According to a 2018 survey of 5,255 American adults on their attitudes towards dreams (available in the Sleep and Dream Database), 57 percent of men between 18 and 34 years of age remember at least one dream a week. For men between 35 and 54, the figure is 50 percent, and for men 55 and older, it’s 45 percent.

For women, recall is even higher in early life, with 60 percent between 18 and 34 remembering at least one dream a week, then the drop-off is sharper, with a figure of 53 percent for women between 35 and 54 and 41 percent for women 55 and older.

But even with this relative decline over time, more than 40 percent of both men and women older than 55 remember their dreams once a week or more often. And at the farthest end of the recall scale, we still find 7 percent of men and 8 percent of women age 55 and older reporting that they remember a dream nearly every morning.

These survey findings indicate that age is not destiny with your powers of dreaming.

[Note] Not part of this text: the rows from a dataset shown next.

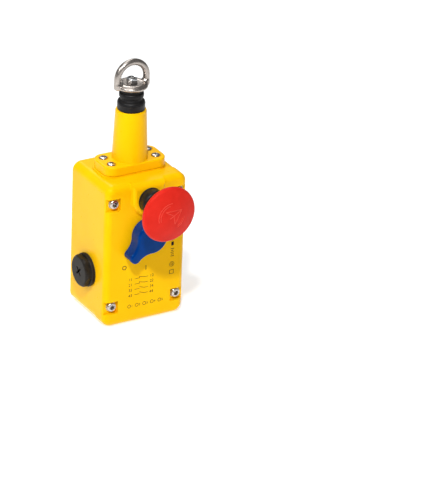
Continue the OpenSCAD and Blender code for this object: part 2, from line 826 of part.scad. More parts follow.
// Cone on the rod that pushes the plungers apart as the rod rises
module cam_sleeve() {
    color("white") translate([0, 0, cam_bottom_z]) difference() {
        cylinder(r1 = cam_r_bottom, r2 = cam_r_top, h = cam_len);
        translate([0, 0, -1]) cylinder(r = rod_r + 0.03, h = cam_len + 2);
    }
}

// Arm on the foot of the rod, with the flag that shows in the window
module tension_pointer() {
    flag_x = window_x - flag_w / 2;
    color("yellowgreen") translate([0, 0, arm_z]) {
        difference() {
            union() {
                cylinder(r = rod_r + 2, h = arm_t);
                translate([-arm_w / 2, arm_y, 0]) cube([arm_w, -arm_y - rod_r, arm_t]);
                translate([-arm_w / 2, arm_y, 0]) cube([flag_x + flag_w + arm_w / 2, arm_w, arm_t]);
                translate([flag_x, flag_y, 0]) cube([flag_w, arm_y - flag_y + 1, arm_t]);
                translate([flag_x, flag_y, 0]) cube([flag_w, flag_t, flag_h]);
            }
            translate([0, 0, -1]) cylinder(r = rod_r + 0.03, h = arm_t + 2);
        }
    }
}

// Webs that blend the hub into the pointer, with a hollow on each side
module knob_neck(t) {
    cx = knob_tip_w / 2 + knob_neck_r;
    cy = -sqrt(pow(knob_r + knob_neck_r, 2) - pow(cx, 2));
    k = knob_r / (knob_r + knob_neck_r);
    for (m = [0, 1]) mirror([m, 0, 0]) difference() {
        linear_extrude(t) polygon([[0, 0], [cx * k, cy * k], [cx, cy], [0, cy]]);
        translate([cx, cy, -1]) cylinder(r = knob_neck_r, h = t + 2);
    }
}

// Knob body drawn with its pointer straight down
module knob_solid(t, f) {
    tip_x = knob_tip_w / 2 - knob_tip_r;
    round_pad(knob_r, t, f);
    knob_neck(t - f);
    bar_pad(knob_tip_w, -knob_len + knob_tip_r, 0, t, f);
    for (s = [-1, 1]) translate([s * tip_x, -knob_len + knob_tip_r, 0]) round_pad(knob_tip_r, t, f);
    translate([0, -knob_len + knob_tip_r, 0]) rotate([0, 0, 90]) bar_pad(2 * knob_tip_r, -tip_x, tip_x, t, f);
}

module reset_knob() {
    color("#0a3f8f") facing(face_y - knob_gap) translate([0, knob_z, 0]) rotate([0, 0, -knob_off])
        difference() {
            knob_solid(knob_t, knob_edge);
            translate([0, 0, -1]) cylinder(r = shaft_r + 0.02, h = knob_socket + 1);
        }
}

module knob_shaft() {
    top_y = face_y - knob_gap - knob_socket + 0.2;
    color("silver") facing(shaft_end_y) translate([0, knob_z, 0]) difference() {
        cylinder(r = shaft_r, h = shaft_end_y - top_y);
        translate([0, 0, shaft_end_y - knob_clip_y - clip_t]) difference() {
            cylinder(r = shaft_r + 1, h = clip_t);
            translate([0, 0, -1]) cylinder(r = shaft_r - 0.6, h = clip_t + 2);
        }
    }
}

// Cam behind the lid that holds the mechanism when the knob is at OFF
module latch_cam() {
    color("whitesmoke") facing(latch_y + latch_t) translate([0, knob_z, 0]) rotate([0, 0, -knob_off])
        difference() {
            cylinder(r = latch_r, h = latch_t);
            translate([0, 0, -1]) cylinder(r = shaft_r + 0.03, h = latch_t + 2);
            for (a = [0, knob_off]) rotate([0, 0, 180 + a])
                translate([0, latch_r + 0.8, -1]) cylinder(r = 2, h = latch_t + 2);
        }
}

module knob_circlip() {
    color("dimgray") facing(knob_clip_y + clip_t - 0.05) translate([0, knob_z, 0])
        circlip(shaft_r - 0.57, shaft_r + 1.6, clip_t - 0.1);
}

// Mushroom button with a low crown and a hub for the stem
module estop_button() {
    crown_r = (pow(button_r - button_rim, 2) + pow(button_crown, 2)) / (2 * button_crown);
    color("#d32f2f") facing(button_y) translate([0, estop_z, 0]) difference() {
        rotate_extrude() {
            translate([button_r - button_rim, 0]) circle(button_rim, $fn = 32);
            translate([0, -button_rim]) square([button_r - button_rim, 2 * button_rim]);
            intersection() {
                translate([0, button_rim + button_crown - crown_r]) circle(crown_r, $fn = 256);
                square([button_r - button_rim, 20]);
            }
            polygon([[0, 0], [button_r - 6, 0], [button_r - 5, -button_rim],
                [button_hub_r, button_y - button_hub_y], [0, button_y - button_hub_y]]);
        }
        translate([0, 0, button_y - button_hub_y - 1]) cylinder(r = stem_r + 0.02, h = 5.5);
    }
}

module estop_stem() {
    top_y = button_hub_y - 4.3;
    color("silver") facing(stem_end_y) translate([0, estop_z, 0]) difference() {
        cylinder(r = stem_r, h = stem_end_y - top_y);
        translate([0, 0, stem_end_y - bush_back_y - 0.3 - clip_t]) difference() {
            cylinder(r = stem_r + 1, h = clip_t);
            translate([0, 0, -1]) cylinder(r = stem_r - 0.6, h = clip_t + 2);
        }
    }
}

module estop_circlip() {
    color("dimgray") facing(bush_back_y + 0.3 + clip_t - 0.05) translate([0, estop_z, 0])
        circlip(stem_r - 0.57, stem_r + 1.6, clip_t - 0.1);
}

// Plunger on the right; its nose follows the cone
module plunger() {
    translate([plunger_x, 0, plunger_z]) rotate([0, 90, 0])
        rotate_extrude() intersection() {
            union() {
                translate([0, plunger_r]) square([plunger_r, plunger_len - plunger_r]);
                translate([0, plunger_r]) circle(plunger_r, $fn = 32);
            }
            square([plunger_r, plunger_len]);
        }
}

module plunger_right() {
    color("firebrick") plunger();
}

module plunger_left() {
    color("firebrick") mirror([1, 0, 0]) plunger();
}

base_housing();
lid();
lid_gasket();
lid_screws();
snout();
snout_gasket();
snout_screws();
rod_bush();
conduit_plug();
plug_seal();
chassis_plate();
chassis_screws();
contact_block_left();
contact_block_right();
terminal_screws();
earth_screw();
window_lens();
estop_bush();
knob_seal();
rope_gaiter();
main_spring();
estop_gaiter();
estop_spring();
pull_rod();
eye_nut();
lock_nut();
spring_plate();
rod_circlips();
cam_sleeve();
tension_pointer();
reset_knob();
knob_shaft();
latch_cam();
knob_circlip();
estop_button();
estop_stem();
estop_circlip();
plunger_left();
plunger_right();
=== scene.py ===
"""Rope pull safety switch: castings, rubber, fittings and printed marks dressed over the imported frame."""

import json
import math

import bmesh
import bpy
from mathutils import Matrix, Vector


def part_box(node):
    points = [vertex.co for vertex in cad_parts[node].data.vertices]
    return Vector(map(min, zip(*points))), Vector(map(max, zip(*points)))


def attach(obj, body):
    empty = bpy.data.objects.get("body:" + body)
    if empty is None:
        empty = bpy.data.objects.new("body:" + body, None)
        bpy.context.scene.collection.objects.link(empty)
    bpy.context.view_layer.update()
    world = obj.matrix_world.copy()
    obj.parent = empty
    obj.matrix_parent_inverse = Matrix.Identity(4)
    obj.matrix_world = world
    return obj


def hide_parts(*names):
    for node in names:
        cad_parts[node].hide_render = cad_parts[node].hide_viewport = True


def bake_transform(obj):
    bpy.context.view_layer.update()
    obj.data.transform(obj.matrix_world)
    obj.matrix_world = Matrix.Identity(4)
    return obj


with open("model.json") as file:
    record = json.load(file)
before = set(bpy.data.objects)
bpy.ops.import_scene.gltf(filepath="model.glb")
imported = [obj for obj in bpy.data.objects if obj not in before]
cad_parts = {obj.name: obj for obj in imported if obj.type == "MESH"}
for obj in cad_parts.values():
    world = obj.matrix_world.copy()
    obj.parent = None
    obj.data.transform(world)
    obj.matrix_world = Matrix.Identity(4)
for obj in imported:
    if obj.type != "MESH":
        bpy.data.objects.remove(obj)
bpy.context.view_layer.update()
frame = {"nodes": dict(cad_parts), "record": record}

MM = 0.001
joints = {j["name"]: j for j in frame["record"]["behaviour"]["joints"]}


# ---- Sizes read from the frame, in millimetres -------------------------------------------------

def corners(node):
    """Lowest and highest corner of a CAD node, in millimetres."""
    low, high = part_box(node)
    return [c / MM for c in low], [c / MM for c in high]


def solids_of(node):
    """Lowest and highest corner of every separate solid of a CAD node, in millimetres."""
    bm = bmesh.new()
    bm.from_mesh(frame["nodes"][node].data)
    bmesh.ops.remove_doubles(bm, verts=bm.verts, dist=1e-6)
    seen, boxes = set(), []
    for start in bm.verts:
        if start in seen:
            continue
        seen.add(start)
        queue, points = [start], []
        while queue:
            vert = queue.pop()
            points.append(vert.co / MM)
            for edge in vert.link_edges:
                other = edge.other_vert(vert)
                if other not in seen:
                    seen.add(other)
                    queue.append(other)
        boxes.append(([min(p[i] for p in points) for i in range(3)],
                      [max(p[i] for p in points) for i in range(3)]))
    bm.free()
    return boxes


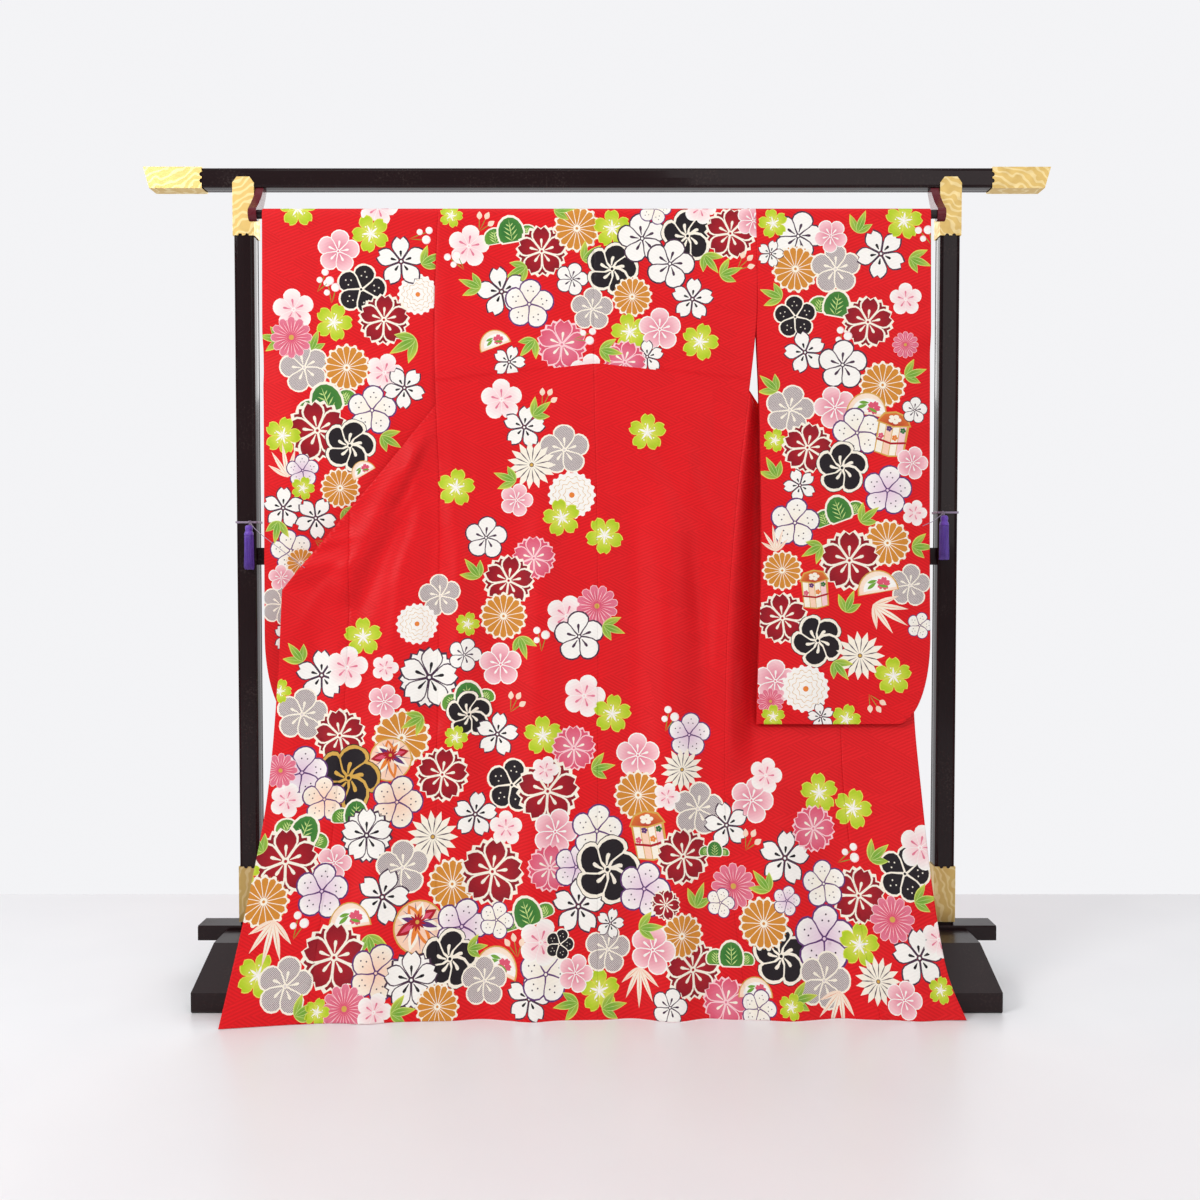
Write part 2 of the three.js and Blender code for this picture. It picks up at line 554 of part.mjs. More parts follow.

If you follow the four simple practices below, you will be able to remember more of your dreams and discover new ways of bringing their creative energies into your waking life, no matter what your age.

  1. Wake up slowly. When we are asleep and dreaming, our brains operate in a distinctive mode different from normal waking consciousness. If you wake up too abruptly (for instance, to a loud alarm clock), your mind does not have enough time to transfer your experiences from dreaming mode into waking mode. So try this: when you wake up, either after a long night’s rest or an afternoon nap, give yourself a few calm moments to make the sleep-wake transition. Try not to jump out of bed, turn on the light, or check your phone for at least a minute or two, so the dreams you were just experiencing have a better chance of crossing the memory threshold into your waking awareness.
  2. Keep a dream journal. Even the most vivid dreams can fade soon after waking. If you place a pad of paper and a pen or pencil by your bedside, you can record your dreams quickly and conveniently. Voice-to-text apps can also work well for dream recording, but they have the downside of relying on a phone, with its many distracting features. Keeping a dream journal has at least two big benefits. One, it enables you to preserve your dreams over time so you can study them for meaningful patterns. Two, it invites new dreams by making it easier for them to enter the waking world.
  3. Share dreams with others. One of the most natural forms of human communication is dream-sharing. Throughout history, in cultures worldwide, people have made a regular practice of sharing and discussing their dreams with family, friends, and members of their community. Sharing dreams can provide unique opportunities for developing more empathetic understanding between different people, with more emotional honesty and authentic self-expression. Talking about dreams with people who are important to you will deepen your relationships with them and further stimulate your recall capacities.
  4. Welcome visitation dreams. The one exception to the age-related decline of dreaming is the experience of visitation dreams, in which someone who has died appears as if alive again in a dream. All other typical dreams (flying, falling, being chased, sexuality) tend to diminish through the life span, but visitation dreams become more frequent later in life. This makes sense because older people are more likely than younger people to have close friends and family members who have died and could thus appear in these kinds of dreams. Although strange and uncanny, visitation dreams often bring positive feelings of reassurance and consolation to the dreamers regarding the death of their loved ones. Even if it remains uncertain where these otherworldly dreams ultimately come from (Is it a ghost? A spirit? An image from the unconscious?), their emotional benefits make them among the most meaningful types of dreams people experience in the latter years of life.